// Un peu d'aventure...

Des gens

Evgueni

Evgueni est quelqu’un de formidable. Souvent, les vieux Russes (et les vieilles encore plus, sans doute) portent sur leur visage résigné le poids du système soviétique. Les vieux sont fatigués jeunes, en Russie. Sur leur visage seul se lit l’Histoire. Cela n’a sans doute jamais été autant vérifié que pour lui.

Le père de Macha

A lui seul, il symbolise tout un pan de l’histoire des peuples d’Asie centrale, c’est-à-dire à une époque, des peuples soviétiques. Sous le joug stalinien, on confisquait dans cette région leur passeport aux gens, de sorte qu’ils ne puissent pas bouger, ne serait-ce qu’au sein de l’Union soviétique.

L’écouter raconter son histoire permet d’un peu mieux saisir comment marche la Russie et peut-être plus encore, les Russes. “Bien sûr, dit-il, tout n’est pas parfait”, en parlant implicitement du régime poutinien. Sans doute est-il représentatif d’une bonne partie de la population russe qui n’est pas mécontent de la “contre-révolution” poutinienne. “Il ne faut pas oublier qu’il y a 20 ans, on ne pouvait pas sortir du pays librement. Aujourd’hui, je peux”.

Le père de Macha

La brutalité du changement du début des années 1990 contribue peut-être à expliquer ce “retour en arrière” de la démocratie en Russie. “Bien sûr, ajoute-t-il, il faut que ça change. Mais il faut que ça change petit à petit”. Voilà probablement une clé pour comprendre la faiblesse de l’opposition à Poutine. Avec lui, en quelque sorte, le pays assiste à une pause, qui semble la  bienvenue pour beaucoup de Russe, dans les réformes vers une démocratie. La période actuelle pourrait donc être assimilé à une période de stabilisation, sans présager de changements futurs, certainement moins radicaux que la “révolution” du début des années 1990.

Lui qui, dit-il, “a travaillé la terre toute sa vie et n’a pas été à l’institut”, a pourtant “lu beaucoup de livres”. Là encore, Evgueni reste représentatif du rapport qu’entretiennent les Russes à leur littérature. Il faut entendre cet ancien paysan, qui fait 20 ans de plus que son âge, expliquer que “pour comprendre l’âme russe, il faut lire Tolstoï”. Georges Nivat ne dit-il pas qu’en Russie c’est la littérature qui fait office de musée ? Peut-être est-ce là un des poins positifs du système soviétique, et plus généralement des partis communistes (également en France) : faire lire les gens.

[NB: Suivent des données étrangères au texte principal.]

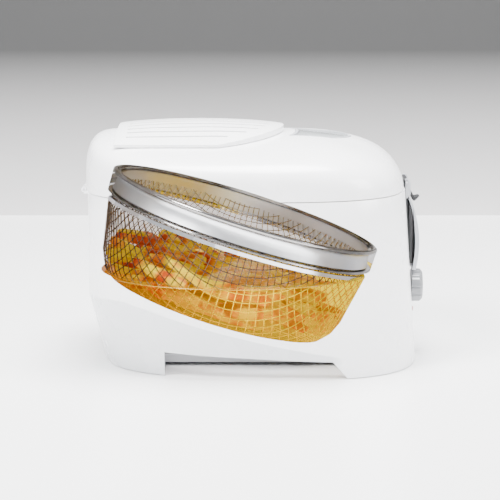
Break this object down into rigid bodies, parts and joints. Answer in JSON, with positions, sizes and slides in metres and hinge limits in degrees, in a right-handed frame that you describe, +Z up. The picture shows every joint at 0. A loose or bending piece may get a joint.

Il montre ensuite fièrement sa collection de pièces de monnaie et de billest de banque du monde entier, minutieusement rangée dans des classeurs. Elle contient aussi bien des Francs que des pièces de 1800. Il raconte qu’un collectionneur lui a proposé 500 $ - sans doute la valeur de sa maison - pour un rouble de 1905. Il a refusé car, confie-t-il, “il veut pouvoir transmettre sa collection à sa petite-fille, qui la donnera elle-même à ses enfants”. Une manière de laisser sa trace, sans doute.

Discussion

Les commentaires sont désactivés pour ce billet.

  1. Salut Arthur,
    Ta petite photo me replonge 20 ans en arrière: aperçu d’un bout de village sibérien typique. Profite bien de ton voyage et nous, avec toi.
    je t’embrasse,
    Sonia
    PS attention à l’âme “russe”. Comme s’il n’y avait que les Russes qui avaient une âme”, avait coutume de dire Moshe Lewin qui les aimait beaucoup…

    Posté par sonia combe | 26 mars, 2009, 19:07
  2. Malgré les changements politique et sociale de la Russie, Evgueni représente l’âme du peuple russe qu’aucun pouvoir et qu’aucune doctrine ne peut entacher.

    Posté par soule | 3 mai, 2009, 15:05
  3. arthur, ta citation de mon père m’amuse! elle est si vraie… et ton tour du monde me bluffe! Bravo, surtout, profite en, pas à pas, tranquillement!